Both of my grandfathers were scandalous men. Both were alcoholics. My mother was raised by her grandparents because her mother ran away when she was an infant and her father was incapable of raising a baby. My mother left her family after high school and communicated with them only through Christmas cards thereafter, so I know very little about the scandals of her side of the family. My father had contact with his father while growing up, but his father abandoned his first wife with 5 children, married another woman and raised another family on the other side of town. I learned that bit of history when I met another boy named Denham in high school. My father explained that we were cousins and that we shared the same grandfather.
I meant to leave my family behind like a bad memory when I left for college. Maybe it is telling that I left for college in the middle of the night without saying goodbye to anyone. My car was already packed. I was so excited to go that I could not sleep, so I took off at 3 AM while everyone else was asleep. I might have left a note.
I visualized myself as starting a new way. I was not a branch of my family tree. I was new growth and I would be the root of something special. I became an evangelical Christian at 17 years old and believed my new birth meant that my old birth was irrelevant to who I now was.

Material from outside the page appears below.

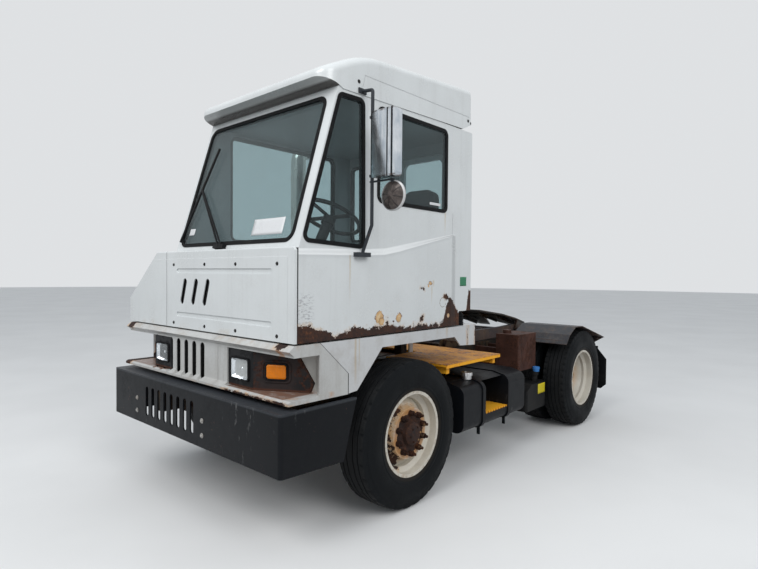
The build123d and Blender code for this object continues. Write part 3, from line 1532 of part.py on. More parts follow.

I was wrong. I am now and always have been my father’s son. I am my grandfather’s grandson. I am not the root of a new way. I am a branch of my family tree. And now that I am 61 years old, I think maybe I would have done better owning my family ties instead of trying to pretend they had nothing to do with me.
The work of being good and special has nothing to do with divorcing from one’s history or pretending your history is not really your history.
Matthew gave us a long list of the ancestors of Jesus without worrying one bit that Jesus might be limited or stained by such associations. If scandalous history was good enough for Jesus, it must be good enough for me too.